I’ve had a lot of IV’s and I could even give myself one if necessary.

I’ve been in the worst Deserts the World has and we always did well using our training and lessons we had learned the hard way. Nothing would prepare me for my final Desert excursion in the Middle East though and we would be tested to extremes.

Libya has the highest recorded temperature on record of 136 degrees and while not in Libya, the area we were in rivaled that each day. Terrible intense heat, we had a few thermometers that only registered 120 degrees and we’d peg them out by 11 am each day. In the afternoon the sand storms would hit covering us and destroying equipment with the fine grit.

Everything in the Desert is "bad" as a survival mechanism. The plants have thorns and the wildlife bites and swarms. One of the guys showed me a huge lizard he had in a box. I had never seen this species and it was a big one. Being experienced in the Desert I asked him what it does. "What do you mean what it does" He replied? I stuck my hand in the box close to the lizard and it slung it’s fat thorny tail at blinding speed smashing it into the box. That’s what I mean "What it does" as everything in the Desert does something to protect itself.

Surprisingly, most Deserts are full of flies, but I had never seen anything that compared to this place. We’ve all seen, hard to look at images, of people and kids in impoverished Countries with their noses and mouths covered with flies and I’d often think "Why don’t they schoosh them away?" We found out here why as in "What’s the use" they’ll just come back immediately and you tire quickly swatting at them so our days were spent looking at each other with our faces covered in flies.

You got used to them...

What we never did get used to were the Camel Spiders. Oooo they were big and poisonous. Most being the size of a man’s hand they were hairy, ugly and very aggressive. I believe they attacked us as their eyesight was poor and they just saw movement and attacked knowing nothing out there was much of a match for them. Their jaws were like two lobster claws and powerful with their favorite meal being the never ending supply of mice we had and you’d often see a mouse run past with a Camel Spider in hot pursuit.

The Spiders used to hang out in crevices and cracks unseen. As you’d walk by they’d leap out and strike. I was sitting against some sand bags for a bit and raised my hand to scratch my nose when the concealed hairy prick jumped on my face and freaked me out. When we tried to kill them they’d rear up on their hind legs and jump at us making a tough target tougher. Having enough of being threatened they’d chase us and could move fast with the only thing faster being a squad of us running in all directions trying to escape the things.

Tough SEALs all running from a Spider. I guess you had to be there.
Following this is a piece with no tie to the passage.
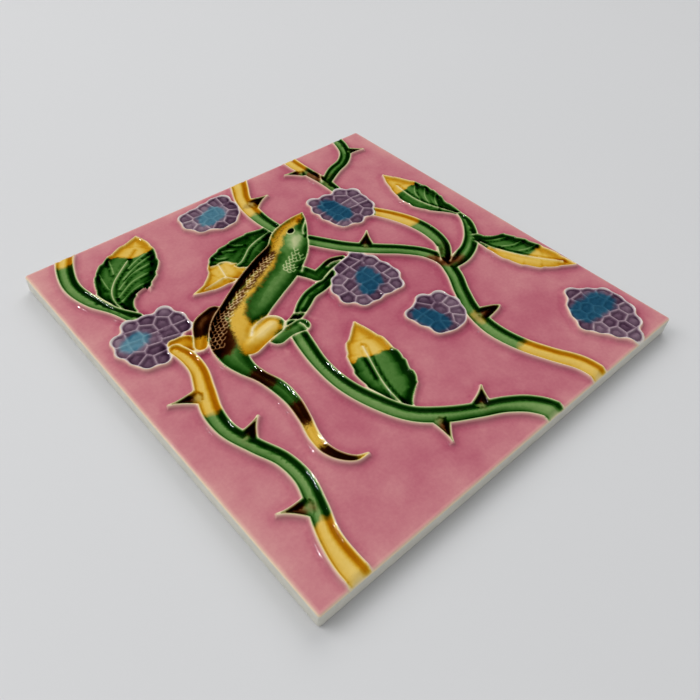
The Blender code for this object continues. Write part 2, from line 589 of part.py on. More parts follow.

We also enjoyed plenty of snakes and scorpions and shaking out boots and clothing was constant. I was shaving as a young SEAL in California once. My buddy came up behind me and pulled back my PT shorts dropped something in with me. Never skipping a beat I asked looking through the mirror "what was that?" trying to be cool. He replied with "Scorpion" and I came out of my skin ripping off my shorts. It was a huge black sucker and being my friend he had cut the stinger off before dropping it.

Being his friend, I smashed it into a gob the size of a dinner plate in his sleeping bag with a broomstick.